Kıbrıs tarihinden yapraklar… 3
DR. DERVİŞ ÖZER YAZDI:
*** Kıbrıs tarihinden beşinci yaprak:
“Bir kuş kafası getirene bir kuruş…”
Bu kez yakın tarih. Cumhuriyet zamanı…
Her ne kadar traktör olsa da yine kara sabana devam edilirmiş. Köylü kara sabanla günde dört dönüm tarla ekecek ve ayın halelenmesini bekleyip yağmur duasına çıkacak. Yağmur yağarsa, mirt olmasın diye dua edecek. Mirt olmazsa, buğday erken sararmasın, erken olgunlaşmasın diye dua edecek. Yani kısaca ekecek ve ellerini açıp tanrıya bir avuç buğday için yalvaracak. (Mirt ekin hastalığıdır ve ekini kurutur. Bir de ekin erken olursa kuşlar sürü halinde erken olmuş buğdaya saldırır ve toplanacak bir avuç buğday bırakmaz). Bir de bunların üstüne aldığı bir avuç buğdayın yarısını vergi niyetine verecek.
Yeni hükümet sormuş soruşturmuş. Öğrenmiş ki bir serçe (ki Kıbrıs'ta çok olduğu için sadece kuş olarak da çağrılır) günde enerjisi için 1-2 kilo yani bir okka buğday yemek zorunda imiş. Ve bu kuşlar erken olan ekine bir bulut gibi inip tarlada tek bir silkelenmemiş başak bırakmazmış. Tarlanın sahibi de ancak samanı için tarlayı oraklarmış.
Bunun önüne geçmek için serçe (guş ) sayısını sınırlı tutmak gerekiyormuş ve çıkardığı kanunla serçe sayısında sınırlamaya ve böylelikle bir serçenin yiyeceği günlük bir okka buğdayı kazanma yoluna gitmiş.
Ne yapmış; haber salmış köylere, bir tane kuş kellesi getirene, bir kuruş para vereceğim diye.
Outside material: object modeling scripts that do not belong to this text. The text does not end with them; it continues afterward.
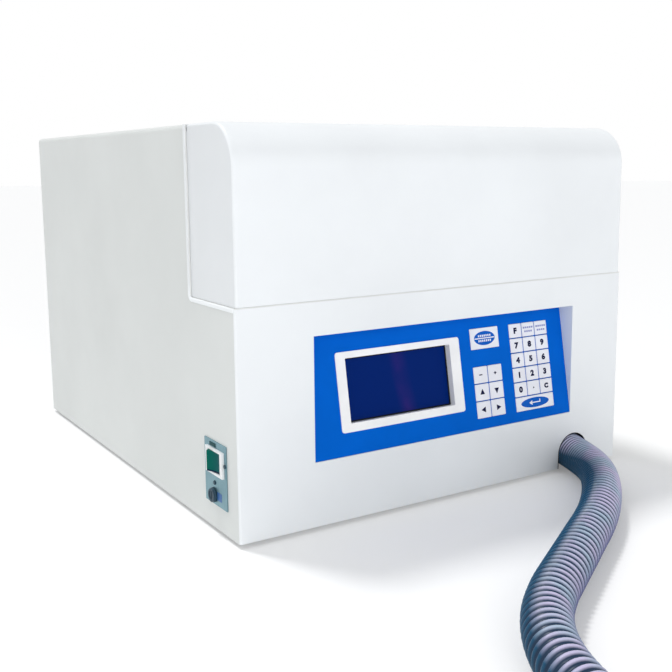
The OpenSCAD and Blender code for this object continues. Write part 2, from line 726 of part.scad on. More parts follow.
// The liner: a folded wrap, a cheek inside each end, and a frame that closes the gap to the skin
module hood_liner() color([0.8, 0.8, 0.79]) {
    difference() {
        hood_bar(hl_xo, hl_yf, hl_yr, hl_zb, hl_zt, hl_r);
        hood_bar(hl_xo + 1, hl_yf + liner_t, hl_yr + 1, hl_zb + liner_t, hl_zt - liner_t, hl_r - liner_t);
    }
    for (s = [-1, 1]) translate([s*(hl_xo - liner_t/2), 0, 0])
        hood_bar(liner_t/2, hl_yf + liner_t + sheet_gap, hl_yr, hl_zb + liner_t + sheet_gap,
                 hl_zt - liner_t - sheet_gap, hl_r - liner_t - sheet_gap);
    difference() {
        span([-hood_xo + hood_skin, hl_lip_y, hood_zb + hood_skin],
             [hood_xo - hood_skin, hl_lip_y + liner_t, zt - 2*knuckle_r - 1]);
        span([-hl_xo - sheet_gap, hl_lip_y - 1, hood_zb],
             [hl_xo + sheet_gap, hl_lip_y + liner_t + 1, hl_zt + sheet_gap]);
    }
}

module hood_seal() color([0.55, 0.2, 0.15]) difference() {
    span([-hl_xo - seal_lap, hl_yr, hl_zb - 2], [hl_xo + seal_lap, hl_yr + seal_t, liner_zt + flange_w - 1]);
    span([-liner_xo - seal_lap, hl_yr - 1, liner_zb - seal_lap],
         [liner_xo + seal_lap, hl_yr + seal_t + 1, liner_zt + seal_lap]);
}

// A leaf's knuckles: every second one along the hinge line
module knuckles(first) {
    n = floor((2*xi - 8)/knuckle_l);
    for (i = [0:n - 1]) if (i % 2 == first)
        rod_x([-n*knuckle_l/2 + i*knuckle_l + hinge_gap/2, hinge_y, hinge_z],
              knuckle_r, knuckle_l - hinge_gap);
}

module leaf_straps(first, y0, y1, z0) {
    n = floor((2*xi - 8)/knuckle_l);
    for (i = [0:n - 1]) if (i % 2 == first) {
        x = -n*knuckle_l/2 + i*knuckle_l + hinge_gap/2;
        span([x, y0, z0], [x + knuckle_l - hinge_gap, y1, z0 + leaf_t]);
    }
}

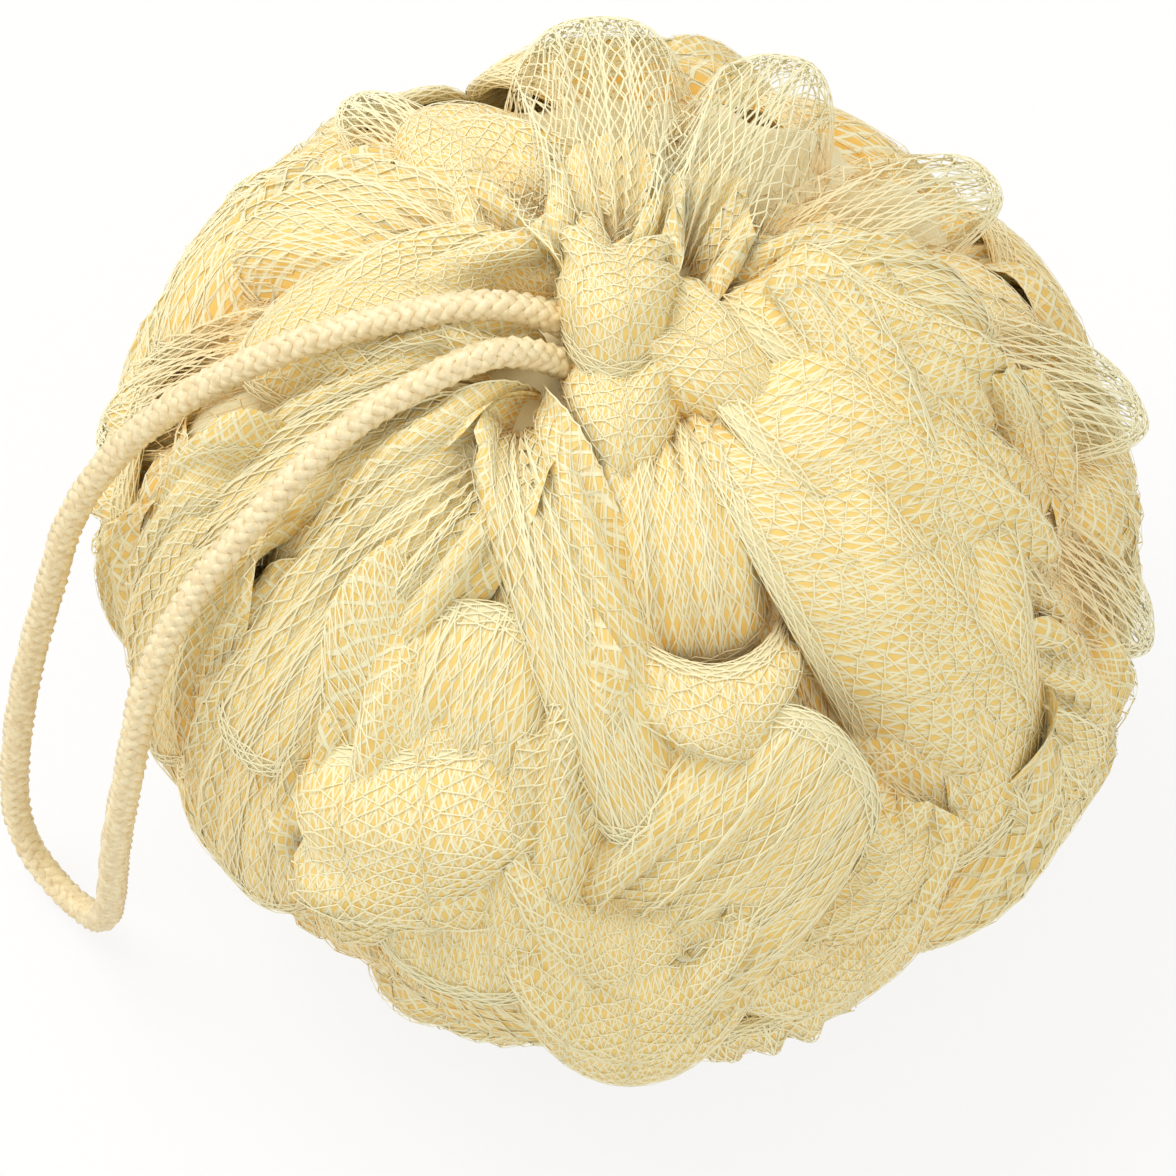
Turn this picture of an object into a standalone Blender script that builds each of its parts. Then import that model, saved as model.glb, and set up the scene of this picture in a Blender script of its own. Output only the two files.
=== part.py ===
"""Mesh bath pouf: a tube of soft net gathered into ruffled lobes, tied at its middle, with a cord loop.

Metres, +Z up. The gather's axis is Z, the pouf stands on z = 0, and the front is at -Y.
A place on the ball is given by its azimuth (0 at +X, 270 at the front), its latitude (90 at the
top of the gather) and its reach, the share of the ball's radius at that place.
"""

import math
from collections import namedtuple

import bmesh
import bpy
import numpy as np

# The ball that the lobes fill, and how far its underside is pressed flat.
BALL_RADIUS = 0.065
BALL_HALF_HEIGHT = 0.056
PRESSED = 0.001
CENTRE_Z = BALL_HALF_HEIGHT - PRESSED

# The packed middle of the gather, which the lobes grow from, and how deep under the ball it lies.
LOBE_DEPTH = 0.0145
POLE_DEPTH = 0.0130
CORE_RADIUS = BALL_RADIUS - LOBE_DEPTH
CORE_HALF_HEIGHT = BALL_HALF_HEIGHT - POLE_DEPTH
CORE_PLEATS = 18
PLEAT_DEPTH = 0.0012
ROOT_DEPTH = 0.86
ROOT_SPREAD = 0.3

# The net, as two layers pressed together, and how finely its solid is resolved.
NET_THICKNESS = 0.0017
NET_VOXEL = 0.0008
NET_SMOOTHING = 6
NET_TRIANGLES = 10800
RIM_FULLNESS = 2.8
SIDE_SINK = 0.0065
SIDE_SHARPNESS = 5.0
SIDE_DROP = 0.05
TIP_SINK = 0.0030
TIP_FROM = 0.80
GATHER = 0.0011
GATHERS = 3.5

# The neck that the net is tied into, in a pit that also holds the knot.
NECK_RADIUS = 0.0052
NECK_TOP = 0.0130
PIT_FLOOR = 0.0040

# The twine round the neck.
TWINE_DIAMETER = 0.0015
TWINE_TURNS = 3
TWINE_PITCH = 0.0021

# The cord and the knot that joins its ends.
CORD_DIAMETER = 0.0040
KNOT_RING = 0.0046
KNOT_COIL = 0.00215
CORD_STEP = 0.0075
KNOT_RADIUS = KNOT_RING + KNOT_COIL + CORD_DIAMETER / 2
KNOT_HEIGHT = 2 * KNOT_COIL + CORD_DIAMETER
LOOP_START = (-0.0014, 0.0024)
LOOP_END = (-0.0014, -0.0024)

GAP = 0.0003
MERGE = 0.00002
TRIM = 0.0004

Lobe = namedtuple("Lobe", "name rim shoulder spread root")

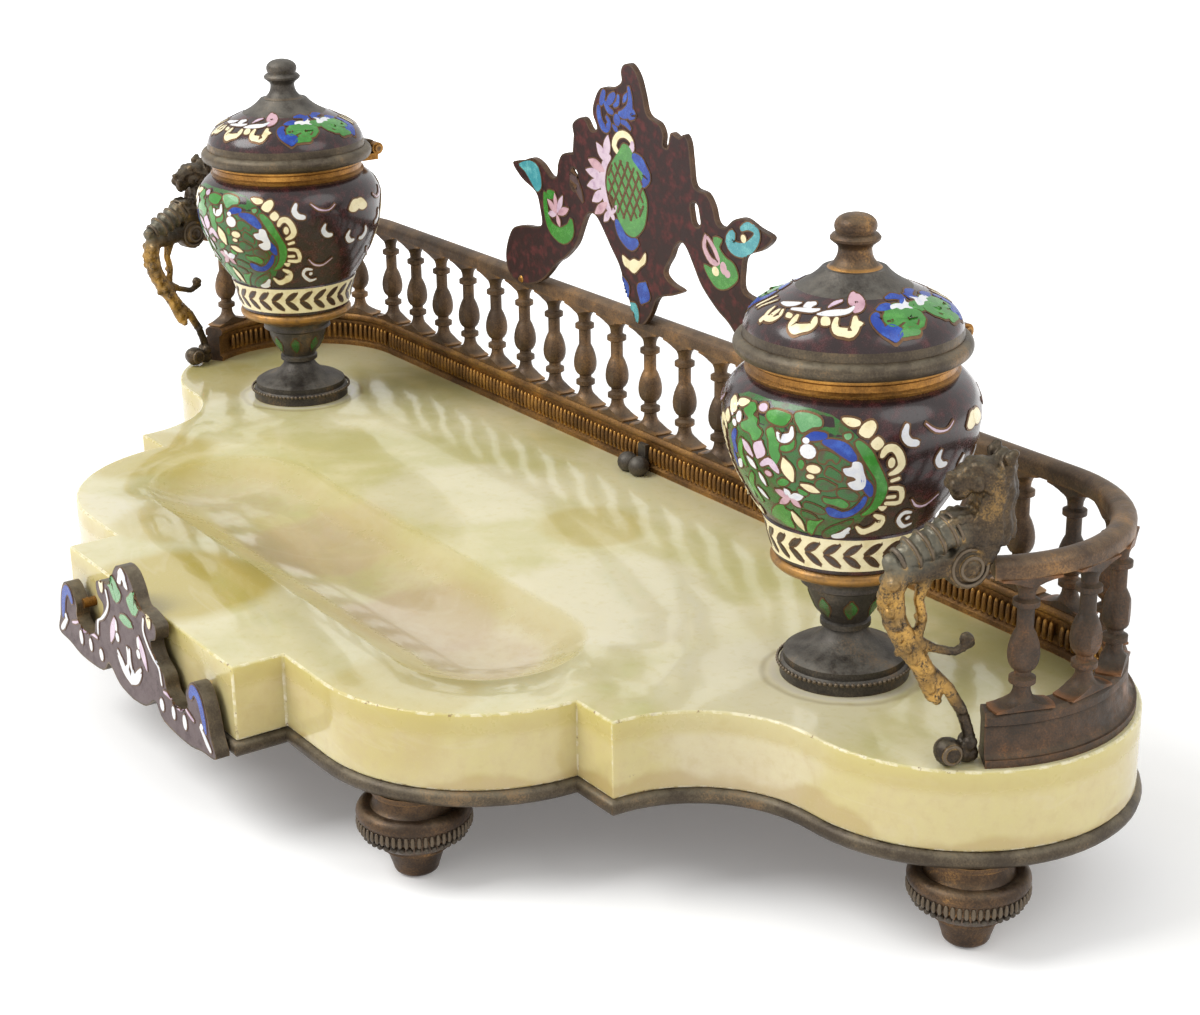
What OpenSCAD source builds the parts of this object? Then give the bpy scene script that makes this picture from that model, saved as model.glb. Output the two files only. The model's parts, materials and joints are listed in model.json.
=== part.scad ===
// Desk inkstand: a scalloped onyx slab on a moulded bronze plate and four turned feet,
// with a baluster gallery, two griffins, a pierced crest, a front plaque and two lidded ink urns.
// Millimetres, +Z up. The origin lies under the middle of the stand, at the bottom of the feet.

/* [Slab] */
// Thickness of the onyx slab
slab_t = 17; // [14:0.5:22]
// Distance from the middle to the centre of each round end
end_x = 140; // [132:1:150]
// Radius of the round ends
end_r = 37; // [34:0.5:39]
// Distance of the end centres behind the origin
end_y = 40.2; // [38:0.2:42]
// Distance of the step between lobes and coves in front of the origin
step_y = 24.6; // [22:0.2:27]
// Radius of the two front lobes
lobe_r = 38.4; // [36:0.2:40]
// Distance from the middle to the centre of each lobe
lobe_x = 61.2; // [58:0.2:64]
// Width of the straight block between the lobes
block_w = 87.6; // [80:0.4:92]
// How far the block stands in front of the lobes
block_out = 12; // [8:0.5:14]

/* [Pen tray] */
// Length of the hollow
tray_l = 168; // [140:1:176]
// Width of the hollow
tray_w = 44.4; // [36:0.4:46]
// Depth of the hollow
tray_depth = 6; // [4:0.5:8]
// Distance of its long axis in front of the origin
tray_y = 22.2; // [21:0.2:25]

/* [Base plate] */
// Thickness of the plate
plate_t = 3.6; // [3:0.2:5]
// How far its half-round edge stands out beyond the slab
rim_over = 1.2; // [0.8:0.1:2]

/* [Feet] */
// Height of a foot
foot_h = 20; // [17:0.5:24]
// Largest radius of a foot
foot_r = 12.1; // [10:0.1:13]
// Distance from the middle to each front foot
foot_front_x = 75.6; // [68:0.4:80]
// Distance of the front feet in front of the origin
foot_front_y = 49.4; // [44:0.4:51]
// How far the end feet stand beyond the centres of the round ends
foot_end_out = 23.2; // [12:0.4:24]
// Distance of the end feet behind the origin
foot_end_y = 23.8; // [20:0.4:34]
// Radius of the stud on top of a foot
foot_stud_r = 2.5; // [2:0.1:3]
// Height of that stud above the plate's underside
foot_stud_h = 12; // [8:0.5:14]

/* [Gallery] */
// Height of the rail's top above the slab
gallery_h = 40.8; // [36:0.4:46]
// Height of the moulded base band
band_h = 10.2; // [9:0.2:12]
// Distance of the baluster line inside the slab's edge
rail_in = 6; // [5.6:0.1:7]
// Width of the rail
rail_w = 5; // [4:0.2:6]
// Thickness of the rail
rail_t = 3.8; // [3:0.2:4.6]
// Spacing of the balusters along the rail
baluster_gap = 14.8; // [13.6:0.1:16]
// Radius of a baluster's bulb
baluster_r = 3.1; // [2.6:0.1:3.6]
// Angle at which the rail ends, measured on the round end
rail_end = -33; // [-34:0.5:-26]
// Angle at which the base band ends
band_end = -34; // [-35:0.5:-28]
// Height of the griffins above the slab
griffin_h = 62; // [58:0.5:66]

/* [Crest and plaque] */
// Thickness of the pierced crest
crest_t = 1.4; // [1.2:0.1:2.4]
// Sideways place of the crest and of the lug below it
crest_x = -6.1; // [-8:0.1:8]
// Forward lean of the crest
crest_lean = 3.5; // [0:0.5:6]
// Radius of the crest's rivets
rivet_r = 0.6; // [0.5:0.05:0.8]
// Thickness of the front plaque
plaque_t = 3.2; // [2.4:0.2:4]
// Space between the slab's front and the plaque
plaque_gap = 1.5; // [1.3:0.1:2.5]

/* [Urns] */
// Distance from the middle to each urn
urn_x = 120; // [114:1:124]
// Distance of the urns behind the origin
urn_y = 28.2; // [26:0.4:30]
// Radius of the pedestal's disc
disc_r = 13.3; // [12:0.1:16]
// Height of the pedestal
pedestal_h = 27; // [24:0.5:30]
// Radius of the pedestal's lip, which carries the vase
lip_r = 15.6; // [15:0.1:16.6]
// Height of the laurel band at the foot of the vase
laurel_h = 8.2; // [6:0.2:9]
// Largest radius of the vase
vase_r = 25.5; // [24:0.1:27]
// Height of the vase
vase_h = 37.8; // [35:0.2:42]
// Wall of the vase
vase_wall = 1.8; // [1.4:0.1:2.2]
// Outer radius of the gilt collar
collar_r = 21; // [20:0.1:22]
// Height of the collar
collar_h = 3.3; // [3:0.1:5]
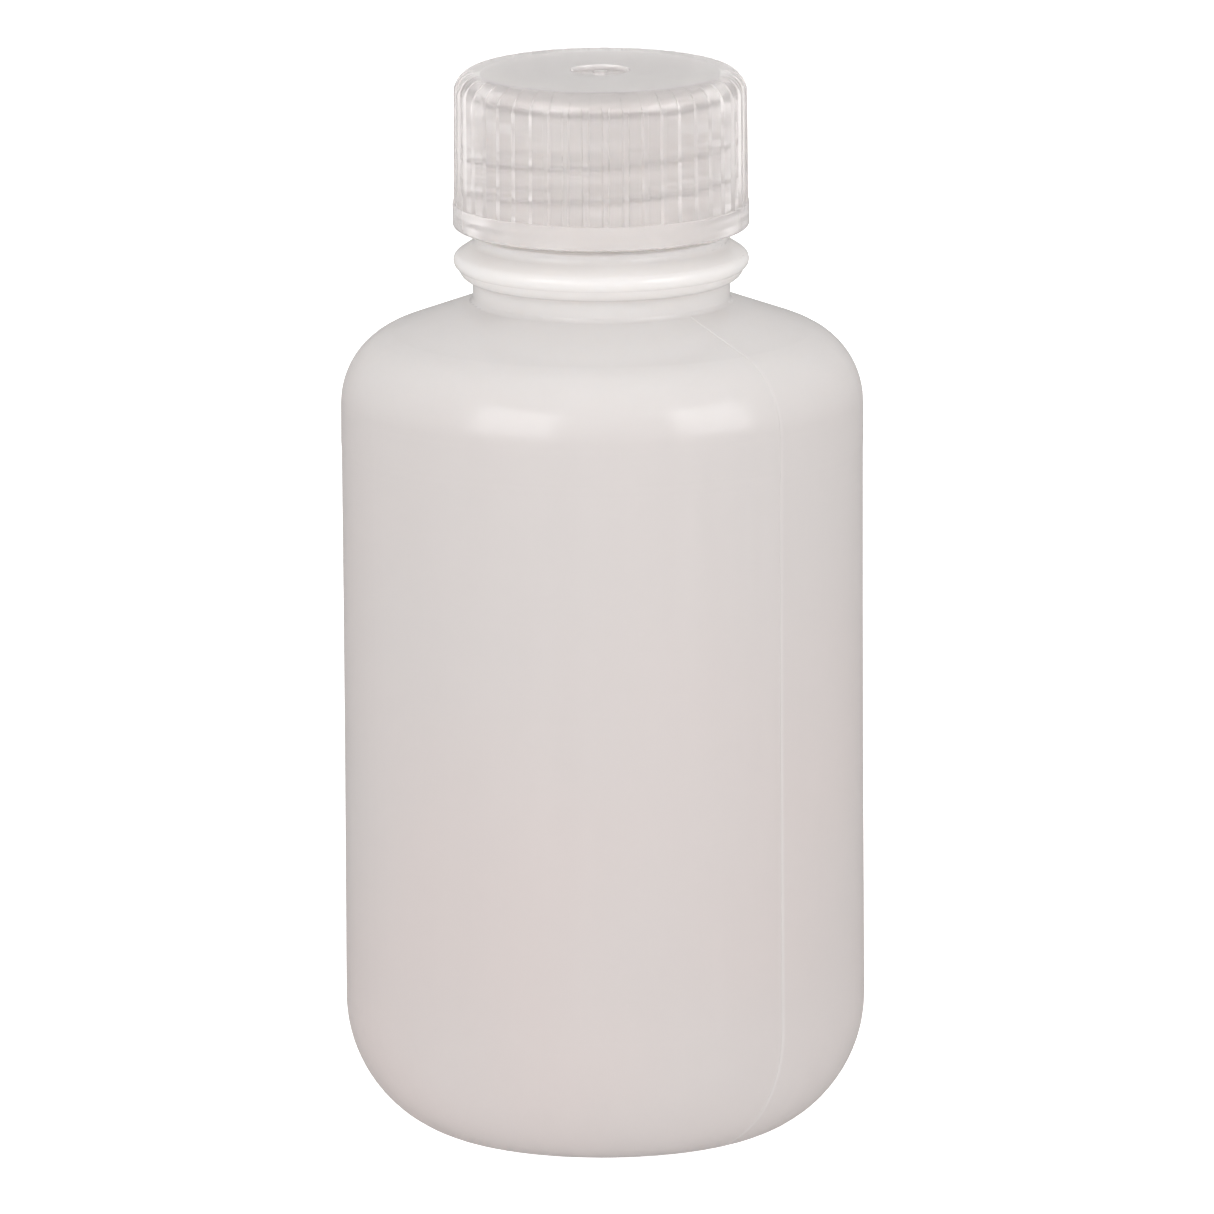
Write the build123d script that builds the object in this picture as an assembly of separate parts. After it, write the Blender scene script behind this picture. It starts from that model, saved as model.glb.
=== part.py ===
from build123d import *
import os
from math import atan2, cos, degrees, radians, sin, tan

# Narrow-mouth reagent bottle with a ribbed screw cap and a plug seal.
# Millimetres, +Z up. The origin is the middle of the base, on the plane the bottle stands on.
# Sections are drawn as (radius, height) and turned about the Z axis.

# ---- body of the bottle ----
crest_r = 24.39          # wall radius just under the shoulder
heel_in = 0.15           # how far inside it the wall is just above the rounded heel,
panel_mid_in = 0.15      # half way up the label panel, which draws in a little,
panel_top_in = 0.05      # and at the top of the label panel
heel_round_r = 12.95     # heel ellipse, across
heel_round_h = 13.3      # heel ellipse, up
shoulder_z = 69.46       # height where the wall starts to turn in
panel_gap = 4.4          # from the top of the label panel to the shoulder
panel_step_h = 0.9       # height over which the panel runs out to the crest
shoulder_round_r = 6.96  # shoulder ellipse, across
shoulder_round_h = 7.37  # shoulder ellipse, up
shoulder_slope = 20.31   # degrees that the cone above the shoulder falls outwards
wall = 1.2
floor_t = 1.5
standing_ring_w = 1.9    # flat ring that the bottle stands on, inside the heel
pushup_h = 1.5           # height of the hollow inside that ring

# ---- marks that the mould leaves ----
parting_azimuth = -47.0  # degrees from +X towards +Y of the plane in which the mould halves meet
parting_w = 0.30
parting_h = 0.04
parting_low_z = 1.0
pinch_margin = 2.1       # from the standing ring to the welded pinch-off across the hollow
pinch_w = 0.9
pinch_h = 0.45

# ---- neck, collar and finish ----
neck_out = 0.13          # how far the neck stands outside the thread
neck_round = 0.5
bore_r = 8.3
throat_round = 4.0       # round where the bore opens into the shoulder
lobe_r = 1.32            # lower lobe of the collar, a half round on the neck
lobe_above_neck = 3.3
bead_out = 1.9           # how far the collar's widest radius stands outside the thread
bead_round = 0.86
bead_above_neck = 3.81
collar_top_slope = 33.5  # degrees
ring_round = 0.6         # hollow round from the top of the collar into the plain ring above it
ring_h = 0.75            # from the top of the collar to the top of that ring, as wide as the thread
ring_edge = 0.2          # round on the ring's upper edge
root_r = 10.85           # radius between the threads
finish_h = 13.57         # from the top of the collar to the lip
lip_round = 0.4          # on both edges of the lip,
lip_share = 0.33         # up to this share of its width

# ---- thread ----
pitch = 3.175            # eight turns to the inch, right-handed
thread_h = 1.05          # how far the bottle's thread stands out
thread_base_w = 2.0
thread_crest_w = 0.8
thread_start_angle = -40.0
thread_start_gap = 2.05  # from the top of the collar to the middle of the thread's first end
thread_end_gap = 1.9     # from the middle of its last end to the lip
embed = 0.3              # how deep a ridge is rooted in its wall

# ---- cap ----
thread_clear = 0.2       # radial, between the bottle's thread and the cap's bore
cap_thread_h = 0.95
cap_thread_base_w = 1.5
cap_thread_crest_w = 0.6
cap_thread_lead = 2.0    # from the rim's lower face to the middle of the cap's thread
cap_thread_top_gap = 2.5 # from the middle of its other end to the lip
cap_thread_fade = 4.5    # how far off the axis the round that fades its ends is centred
cap_plate_t = 1.5
cap_wall = 1.35          # from the cap's bore to the ground between the ribs
cap_corner = 1.9
rim_gap = 1.43           # from the top of the collar to the rim
rim_h = 2.35
rim_out = 0.08           # how far the rim stands outside the ribs
rim_round = 0.4
lead_in_r = 0.45         # how much wider the mouth of the cap is than its bore
lead_in_h = 1.2
rib_count = 45
rib_h = 0.25
rib_base_w = 0.75
rib_crest_w = 0.35
rib_draft = 0.08         # how much further out the ribs stand at the rim than at the top
rib_corner = 2.1
gate_well_r = 2.8
gate_well_depth = 0.4
gate_well_round = 0.35
gate_nub_r = 0.65
gate_nub_h = 0.3

# ---- seal ----
seal_gap = 0.05          # left above the lip and under the cap's top
seal_t = 1.0
seal_in = 0.6            # how far the disc stays inside the outside of the lip
flange_t = 0.5
flange_out = 0.25        # how far its thin edge, which hangs in the cap, reaches past the lip
pocket_clear = 0.12      # radial, around the flange
pocket_depth = 0.95      # how far the narrow top of the cap reaches below the lip
catch_clear = 0.1        # around the ridge that keeps the seal in the cap
plug_clear = 0.05        # radial, between plug and bore
plug_wall = 1.0
plug_depth = 2.4
plug_taper = 0.4


def shoulder_end(inset):
    """Angle on the shoulder ellipse where the cone starts, and that point."""
    across, up = shoulder_round_r - inset, shoulder_round_h - inset
    angle = atan2(up, across * tan(radians(shoulder_slope)))
    return angle, (crest_r - shoulder_round_r + across * cos(angle), shoulder_z + up * sin(angle))


def cone_z(radius, inset):
    """Height of the shoulder's cone at a radius, inset from its outer face."""
    _, (end_r, end_z) = shoulder_end(inset)
    return end_z + (end_r - radius) * tan(radians(shoulder_slope))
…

Böylelikle köylerdeki tüm çocuklar kuş avcısı olmuş ve ellerinde sapanlarla kuş avına çıkmışlar. Daha kötüsü yavru zamanı yuvaları dağıtıp yeni doğmuş kuş kellelerini koparıp hükümetin adamına satmışlar.
Bu yolla Kıbrıs hükümetinin ne kadar buğday kazandığını bilmem ama köylerdeki çocuklar çok para kazanmışlar. Ama bunun yanında doğaya karşı acımasız olmayı öğrenmişler. Devlet olarak kuş koparma vahşetini çocuklara para karşılığı öğretmişler. Ve gün gelmiş bu çocuklar insan kafasını da koparmak için yarış etmişler.
----------------------------------------------------------------------------------
*** Kıbrıs tarihinden altıncı yaprak:
“Dört metre humayına gebe olan kadınlar…”
1940’lı yıllar hep bahsettiğim gibi halk fakir. İngilizler öyle bir ayarlarlar ki dozu, halk ne isyan eder ne de doyar. İsyan edecek kadar güç de yoktur fakirlikten. Dedim ya ne ondurur ne dondurur. Arada dinine göre de jestler yapar. Doğum yapan kadına, sünnet olan çocuğa, vaftiz olana, evlenene ve ölen kişinin ailesine metre metre humayın verir (kaput bezi).
Köylüler 3-4 ayda bir İngiliz memurunun geleceğini ve bez dağıtacağını bilir ve beklerlermiş. Sünnet olan çocuk veya sünnet olacak olan çocuk pipisine bakılarak sahtelik olup olmadığı anlaşılırmış. Ama İngilizler namahrem olduğu için gebe bir kadının karnına bakmazmış, bakamazmış. Uzaktan biraz karnı olanı gebe kabul edermiş ve dört metre humayını keser verirmiş. Adını ve adresini köyünü kaydedermiş. Köylüler de tabii biraz İngiliz’e düşmanlık, biraz yokluk, biraz da köylü kurnazlığı, gebe olan, olmayan kadınların karnına yastık bağlayıp İngiliz’in karşısına götürüp humayını alırlarmış. Bazıları bu işi o kadar büyütmüş ki, beli bükük kadınları eşeğin üzerinde götürüp humayın alırlarmış.
Diyeceğim, muhtarlar olayı anlarmış ama elin İngiliz’i hayatında bu kadar kocakarının nasıl gebe kaldığını veya nüfusu 300 olan bir köyden aynı anda yüz tane gebenin nasıl ortaya çıktığını anlamazmış (biz öyle zannederdik).